▶ _EXERCISE BRIEF_
A line counts if it contains the string "Write"; say how many such lines there are, giving only the number.

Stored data

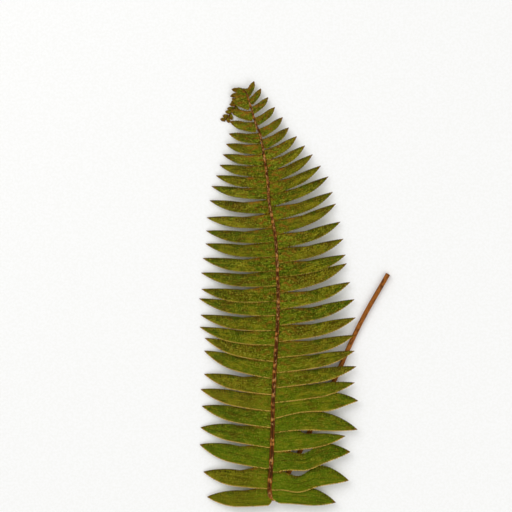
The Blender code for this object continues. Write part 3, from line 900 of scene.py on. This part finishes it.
# Floor
# A matt white card under the frond. It is plain, so that the leaves' outline reads clearly.
FLOOR_SIZE = 4.0
FLOOR_DROP = 0.0004
PULP_SCALE = 400.0
card, tree, shader = new_material("matt_white_card", 1.5, 0.9)
place_on_card = add_node(tree, "TexCoord", {}, {})["Object"]
pulp = add_node(tree, "TexNoise", {}, {"Vector": place_on_card, "Scale": PULP_SCALE, "Detail": 3.0})[0]
colour = paint(tree, linear("#F4F4F3"), [("#F1F1EF", 1.0, [(pulp, 0.4, 0.6)])])
tree.links.new(colour, shader.inputs["Base Color"])
half = FLOOR_SIZE / 2
corners = [(x, y, -FLOOR_DROP) for x, y in ((-half, -half), (half, -half), (half, half), (-half, half))]
floor_mesh = bpy.data.meshes.new("floor")
floor_mesh.from_pydata(corners, [], [(0, 1, 2, 3)])
floor_mesh.materials.append(card)
floor = bpy.data.objects.new("floor", floor_mesh)
bpy.context.scene.collection.objects.link(floor)

# Light
# Two large softboxes stand high on either side, as over a copying table, under an even white sky.
# They bring out the leaves' colour without gloss, and the stronger one, on the upper left, makes
# each leaflet cast a soft narrow shadow on the next one down.
FROND_MIDDLE = Vector((-0.01, 0.2, 0.0))
SOFTBOX_SIZE = 2.0
SOFTBOXES = (
    ("softbox_upper_left", (-1.4, 1.6, 2.2), 33.0),
    ("softbox_lower_right", (1.7, -1.5, 2.2), 27.0),
)
SKY_STRENGTH = 0.67
for name, stand, power in SOFTBOXES:
    data = bpy.data.lights.new(name, "AREA")
    data.size = SOFTBOX_SIZE
    data.energy = power
    light = bpy.data.objects.new(name, data)
    light.location = stand
    light.rotation_euler = (Vector(stand) - FROND_MIDDLE).to_track_quat("Z", "Y").to_euler()
    bpy.context.scene.collection.objects.link(light)
sky = bpy.data.worlds.new("even_white_sky")
sky.use_nodes = True
sky.node_tree.nodes["Background"].inputs["Color"].default_value = linear("#FFFFFF")
sky.node_tree.nodes["Background"].inputs["Strength"].default_value = SKY_STRENGTH
bpy.context.scene.world = sky
bpy.context.scene.view_settings.view_transform = "Standard"
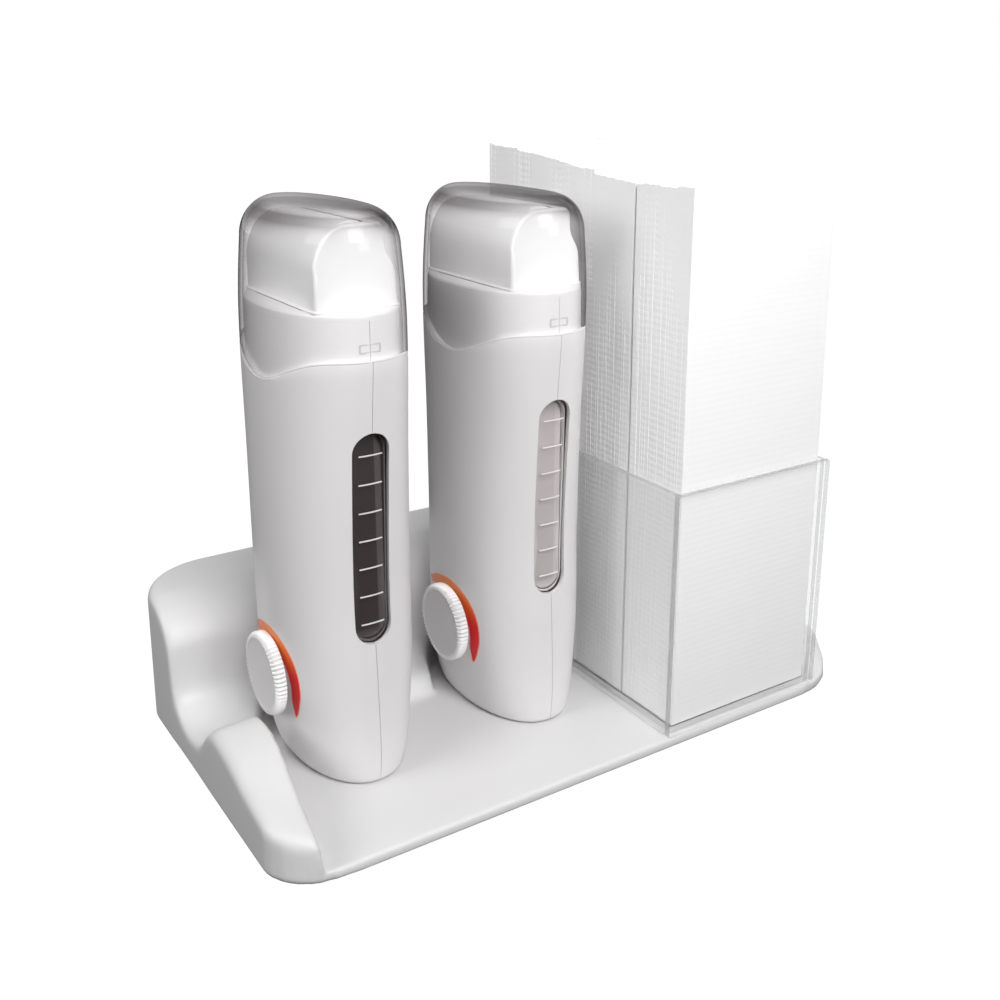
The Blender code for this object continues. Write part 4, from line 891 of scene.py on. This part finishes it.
# The head's outline seen from its end, in millimetres from the heater's middle and its foot
HEAD_PROFILE = (
    (-16.1, 175.12), (-16.1, 175.5), (-15.25, 175.9), (-15.25, 188.4), (-15.1, 190.4), (-14.4, 193.2),
    (-13.2, 196.0), (-11.6, 198.6), (-9.4, 200.9), (-7.0, 202.4), (-4.7, 203.1), (-2.0, 203.3),
    (8.6, 203.3), (9.7, 203.0), (10.5, 202.2), (10.9, 200.6), (11.2, 195.4), (11.9, 193.2),
    (13.0, 191.2), (13.9, 189.2), (14.5, 186.6), (15.2, 175.9), (16.1, 175.5), (16.1, 175.12),
)


def make_head(number, looks):
    """The applicator block: D-shaped cheeks with the roller between them."""
    half, middle, foot = 0.030, 0.187, 0.18
    narrows_at, narrows_over, narrows = 0.1885, 0.0018, 0.026
    bore_radius, bore_height, bore_end = 0.0108, 0.1939, 0.0262
    rings = []
    for share, inset in mirrored([(-1.0, 0.9), (-0.99, 0.45), (-0.975, 0.18), (-0.955, 0.0)]):
        ring = []
        for x, z in HEAD_PROFILE:
            x, z = x * MM, z * MM
            pull = 1 - inset * MM / math.hypot(x, z - middle)
            width = 1 - narrows * min(1.0, max(0.0, (z - narrows_at) / narrows_over))
            ring.append((x * pull, half * share * width, middle + (z - middle) * pull if z > foot else z))
        rings.append(ring)
    head = lofted(f"cartridge_{number}_block", rings, looks["head_white"], sharp=28.0)
    bore = circle(bore_radius, (0.0, bore_height), 48)
    cut(head, [rod("bore", bore, (-bore_end, bore_end), 1, looks["head_white"])])
    shade(head.data, 28)
    hand_over(put(head, number), f"cartridge_{number}", f"cartridge_{number}_head")


def make_roller(number, looks):
    """The roller, from its ends and radii in millimetres."""
    rings = []
    for y, radius in mirrored([(-26.0, 8.6), (-25.9, 9.8), (-25.4, 10.3), (-24.6, 10.5)]):
        rings.append([(x, y * MM, z) for x, z in circle(radius * MM, (0.0, 0.1936), 64)])
    roller = lofted(f"cartridge_{number}_wheel", rings, looks["head_white"])
    hand_over(put(roller, number), f"roller_{number}", f"cartridge_{number}_roller")


# Base


def corners():
    """Each corner of the base's outline: its sides, the middle of its round, and its radius."""
    for across, along, radius in CORNERS:
        yield across, along, across * (BASE_LENGTH / 2 - radius), along * (BASE_DEPTH / 2 - radius), radius


def outline_depth(x, y):
    """How far inside the base's rounded outline points are, as an array."""
    depth = np.minimum(BASE_LENGTH / 2 - np.abs(x), BASE_DEPTH / 2 - np.abs(y))
    for across, along, cx, cy, radius in corners():
        beyond = (across * (x - cx) > 0) & (along * (y - cy) > 0)
        depth = np.where(beyond, radius - np.hypot(x - cx, y - cy), depth)
    return depth


def table_line(table, shares, height):
    xs = np.array([row[0] for row in table])
    fine = np.linspace(xs[0], xs[-1], 240)
    values = np.array([smooth_steps(table, s)[0] for s in fine])
    return np.interp(shares, fine, values) * height


def rounded(height, depth, radius):
    """Lowers a height near an edge as a quarter round does. Outside the edge it falls away."""
    d = np.clip(depth, 0.0, radius)
    return height - (radius - np.sqrt(np.maximum(radius**2 - (radius - d) ** 2, 0.0)))


def base_heights(x, y):
    run = y + BASE_DEPTH / 2
    share = run / BASE_DEPTH
    block = table_line(BLOCK_PROFILE_SHARES, share, BLOCK_HEIGHT)
    block = np.where(share < BLOCK_PROFILE_SHARES[0][0], 0.0, block)
    steps = np.linspace(0.0, 88.0, 240)
    edges = np.array([smooth_steps(LOBE_HEIGHTS, s) for s in steps]) * MM
    outer, inner = (np.interp(run / MM, steps, edges[:, k]) for k in (0, 1))
    width = LOBE_NOSE_WIDTH + (LOBE_WIDTH - LOBE_NOSE_WIDTH) * np.clip(run / LOBE_TAPER, 0.0, 1.0)
    across = x + BASE_LENGTH / 2
    lobe = outer + (inner - outer) * np.clip(across / width, 0.0, 1.0) ** 0.8
    lobe = np.where((across < width) & (share < 0.60), rounded(lobe, width - across, 0.0018), 0.0)
    rise = np.clip((run - 0.003) / RIM_RISE, 0.0, 1.0)
    rim = SLAB_HEIGHT + (RIM_HEIGHT - SLAB_HEIGHT) * (1 - np.cos(np.pi * rise)) / 2
    rim_depth = x - (BASE_LENGTH / 2 - RIM_WIDTH)
    rim = np.where(rim_depth > 0, rounded(rim, rim_depth, 0.0012), 0.0)
    height = np.maximum(np.maximum(block, lobe), np.maximum(rim, SLAB_HEIGHT))
    return np.where(pocket_mask(x, y, POCKET_CLEARANCE, BOX_FIT), SLAB_HEIGHT, height)


def pocket_mask(x, y, clearance, fit):
    half_thick, half_width = body_size(BODY_HEIGHT * BODY_PROFILE_SHARES[3][0])
    inside = np.zeros(x.shape, bool)
    for cx in HEATER_XS:
        u = np.abs(x - cx) / (half_thick + clearance)
        v = np.abs(y - HEATER_Y) / (half_width + clearance)
        inside |= u**ROUNDNESS + v**ROUNDNESS < 1
    inside |= (np.abs(x - BOX_X) < BOX_WIDTH / 2 + fit) & (y - BOX_Y < BOX_DEPTH / 2 + fit)
    return inside


def height_solid(name, heights, xs, ys, floor, look):
    """A closed solid under a grid of heights."""
    rows, columns = heights.shape
    gx, gy = np.meshgrid(xs, ys)
    top = np.stack([gx, gy, heights], -1).reshape(-1, 3)
    edge = [r * columns for r in range(rows)]
    loop = (
        list(range(columns)) + [r * columns + columns - 1 for r in range(1, rows)]
        + [(rows - 1) * columns + c for c in range(columns - 2, -1, -1)] + edge[-2:0:-1]
    )
    low = top[loop].copy()
    low[:, 2] = floor
    size = len(top)
    r, c = np.meshgrid(np.arange(rows - 1), np.arange(columns - 1), indexing="ij")
    a = (r * columns + c).ravel()
    faces = np.stack([a, a + 1, a + columns + 1, a + columns], -1).tolist()
    count = len(loop)
    for i in range(count):
        j = (i + 1) % count
        faces.append((loop[j], loop[i], size + i, size + j))
    faces.append(tuple(size + i for i in range(count))[::-1])
    return piece(name, np.concatenate([top, low]), faces, look, smooth=False)


def read_points(mesh):
    co = np.empty(len(mesh.vertices) * 3)
    mesh.vertices.foreach_get("co", co)
    return co.reshape(-1, 3)


def relax(mesh, rounds, weight):
    """Evens out a mesh in small steps. Weight gives each point's share of a full step."""
    co = read_points(mesh)
    count = len(co)
    edges = np.empty(len(mesh.edges) * 2, np.int64)
    mesh.edges.foreach_get("vertices", edges)
    a, b = edges.reshape(-1, 2).T
    number = np.bincount(a, minlength=count) + np.bincount(b, minlength=count)
    for k in range(rounds):
        total = np.stack(
            [np.bincount(a, co[b, i], count) + np.bincount(b, co[a, i], count) for i in range(3)], -1
        )
        step = total / np.maximum(number, 1)[:, None] - co
        co = co + step * weight(co, k)[:, None]
    mesh.vertices.foreach_set("co", co.ravel())
    mesh.update()


def base_outline(inset, steps=16):
    """The base's rounded outline seen from above, at an inset."""
    points = []
    for (_, _, cx, cy, radius), start in zip(corners(), (-0.5, 0.0, 0.5, 1.0)):
        for i in range(steps + 1):
            turn = math.pi * (start + 0.5 * i / steps)
            points.append((cx + (radius - inset) * math.cos(turn), cy + (radius - inset) * math.sin(turn)))
    return points


def tuck(co, radius):
    """Rounds the wall in at its foot, by a radius for each point."""
    step = 0.0002
    x, y, z = co.T
    slope_x = (outline_depth(x + step, y) - outline_depth(x - step, y)) / (2 * step)
    slope_y = (outline_depth(x, y + step) - outline_depth(x, y - step)) / (2 * step)
    over = np.clip(1 - (z - RIM_CLEARANCE) / radius, 0.0, 1.0)
    back = radius * (1 - np.sqrt(1 - over**2)) * np.clip(1 - outline_depth(x, y) / (2 * radius), 0.0, 1.0)
    return np.stack([x + slope_x * back, y + slope_y * back, z], -1)


# Height of the base's wall and the radius of its upper edge there
EDGE_RADII = ((0.005, 0.0010), (0.010, 0.003), (0.018, 0.0052), (0.035, 0.0055), (0.0575, 0.0045))


def make_base(looks):
    """The moulding, made as a field of heights, evened out, cut flat below and hollowed for its plate."""
    look, pitch, voxel, outside, floor = looks["base_white"], 0.0006, 0.0008, -0.010, -0.012
    xs, ys = (np.arange(-s / 2 - 3 * pitch, s / 2 + 3.5 * pitch, pitch) for s in (BASE_LENGTH, BASE_DEPTH))
    gx, gy = np.meshgrid(xs, ys)
    depth, heights = outline_depth(gx, gy), base_heights(gx, gy)
    heights = rounded(heights, depth, np.interp(heights, *zip(*EDGE_RADII)))
    heights = np.where(depth < 0, outside, heights)
    shell = height_solid("base_moulding", heights, xs, ys, floor, look)
    step = shell.modifiers.new("even", "REMESH")
    step.mode, step.voxel_size = "VOXEL", voxel
    settle(shell)

    def weight(co, k):
        """Less evening out low at the front, and none below the foot after three rounds."""
        near = outline_depth(co[:, 0], co[:, 1])
        low = (near < 0.003) & (co[:, 2] < 0.008) & (co[:, 1] < 0)
        crisp = np.where(low, 0.12, 0.5)
        crisp[co[:, 2] < 0.0] = 0.0 if k > 2 else 0.3
        return crisp

    relax(shell.data, 14, weight)
    bm = bmesh.new()
    bm.from_mesh(shell.data)
    result = bmesh.ops.bisect_plane(
        bm, geom=bm.verts[:] + bm.edges[:] + bm.faces[:], plane_co=(0, 0, RIM_CLEARANCE), plane_no=(0, 0, -1),
        clear_outer=True,
    )
    rim = [e for e in result["geom_cut"] if isinstance(e, bmesh.types.BMEdge)]
    bmesh.ops.contextual_create(bm, geom=rim)
    bm.to_mesh(shell.data)
    bm.free()
    co = read_points(shell.data)
    co = tuck(co, np.interp(co[:, 0], (-0.125, -0.105), (0.0028, 0.0010)))
    shell.data.vertices.foreach_set("co", co.ravel())
    recess = rod("recess", base_outline(0.0022), (-0.002, 0.0034), 2, look)
    low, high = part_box("power_inlet")
    middle, half_x, half_z = (low + high) / 2, 0.0108, 0.0073
    left, right, bottom, top = middle.x - half_x, middle.x + half_x, middle.z - half_z, middle.z + half_z
    hole = [(left, bottom), (right, bottom), (right, top), (left, top)]
    socket = rod("inlet_hole", hole, (0.062, 0.085), 1, look)
    cut(shell, [recess, socket])
    shade(shell.data, 50)
    shell.data.materials.clear()
    shell.data.materials.append(look)
    hand_over(shell, "base", "base_shell")


# Box and strips


def make_wall(side, looks):
    """One panel of the box, with its edges broken: clear faces, greyer edges and a paler foot, whose paleness
    is painted light against the shade there.
    """
    node = f"strip_box_{side}"
    low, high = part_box(node)
    size = list(high - low)
    thin = size.index(min(size))
    # The left and right panels take acrylic_side, whose extra white haze is painted light.
    face_look = "acrylic_side" if thin == 0 else "acrylic_clear"
    # The floor panel's edges and every panel's underside take acrylic_foot, a paler copy of the acrylic:
    # painted light against the shade at the box's foot.
    edge_look = "acrylic_foot" if side == "floor" else "acrylic_edge"
    plan = [(low.x, low.y), (high.x, low.y), (high.x, high.y), (low.x, high.y)]
    wall = rod(f"clear_box_{side}", plan, (low.z, high.z), 2, looks[face_look], smooth=False)
    wall.data.materials.append(looks[edge_look])
    wall.data.materials.append(looks["acrylic_foot"])
    bm = bmesh.new()
    bm.from_mesh(wall.data)
    bmesh.ops.bevel(bm, geom=bm.edges[:], offset=0.00025, segments=2, affect="EDGES", profile=0.5)
    bm.normal_update()
    for face in bm.faces:
        face.material_index = 0 if abs(face.normal[thin]) > 0.9 else 2 if face.normal.z < -0.3 else 1
    bm.to_mesh(wall.data)
    bm.free()
    hand_over(wall, "strip_box", node)


def make_bundle(name, node, body, rise, seed, looks):
    """A stack of single creped strips, each a thin sheet with its own height and sideways shift.

    The stack rises from front to rear, and leans to the left above the box.
    """
    low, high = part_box(node)
    rng = np.random.default_rng(seed)
    row_height, wave, long_wave = 0.0008, 0.0025, 0.11
    lean, lean_from, lean_over = 0.0016, 0.100, 0.115
    margin, jitter, crepe_deep, crepe_wide = 0.0005, 0.00004, 0.00001, 0.00005
    count = int(round((high.y - low.y) / 0.00072))
    pitch = (high.y - low.y) / count
    half = pitch * 0.99 / 2
    rows = int((high.z - low.z) / row_height)
    points, faces = [], []
    group, group_x, group_z = 0, 0.0, 0.0
    for k in range(count):
        if group == 0:
            group = int(rng.integers(5, 16))
            group_x = rng.normal(0.0, 0.00012)
            group_z = -abs(rng.normal(0.0, 0.0007))
        group -= 1
        top = high.z - rise * (1 - (k + 0.5) / count) + group_z - abs(rng.normal(0.0, 0.00018))
        z = np.linspace(low.z, top, rows)
        sway = 0.00022 * np.sin(2 * np.pi * z / long_wave + rng.normal(0, 0.4))
        phase = 0.35 * np.sin(k * 0.21) + rng.normal(0, 0.35)
        crepe = np.sin(2 * np.pi * z / wave + phase)
        leaning = lean * np.clip((z - lean_from) / lean_over, 0.0, 1.0)
        left, right = (
            edge + group_x + rng.normal(0, jitter) + crepe_wide * crepe + sway * 0.3 - leaning * part
            for edge, part in ((low.x + margin, 0.35), (high.x - margin, 1.0))
        )
        left, right = np.maximum(left, low.x), np.minimum(right, high.x)
        y = low.y + pitch * (k + 0.5) + crepe_deep * crepe
        start = len(points)
        for x0, x1, middle, height in zip(left, right, y, z):
            near, far = middle - half, middle + half
            points += [(x0, near, height), (x1, near, height), (x1, far, height), (x0, far, height)]
        faces += grid_quads(rows, 4, wrap=True, start=start)
        last = start + (rows - 1) * 4
        faces += [(start + 3, start + 2, start + 1, start), (last, last + 1, last + 2, last + 3)]
    bundle = piece(name, points, faces, looks["strip_white"], smooth=False)
    hand_over(bundle, body, node)


def main():
    make_camera()
    make_world()
    make_lights()
    looks = make_looks()
    make_floor(looks["floor"])
    for row in frame["record"]["subparts"]:
        node = frame["nodes"][row["node"]]
        node.data.materials.clear()
        node.data.materials.append(looks[row["material_slot"]])
    make_base(looks)
    for number in (1, 2):
        make_casing(number, "left", -1, looks)
        make_casing(number, "right", 1, looks)
        for make in (make_window, make_scale, make_collar, make_catch, make_cap, make_dial, make_band):
            make(number, looks)
        make_head(number, looks)
        make_roller(number, looks)
    for side in ("front", "back", "left", "right", "floor"):
        make_wall(side, looks)
    make_bundle("strips_front_stack", "strips_front", "front_bundle", 0.0, 5, looks)
    make_bundle("strips_rear_stack", "strips_rear", "rear_bundle", 0.0095, 8, looks)


main()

▶ _SOLUTION TO THIS TASK_
2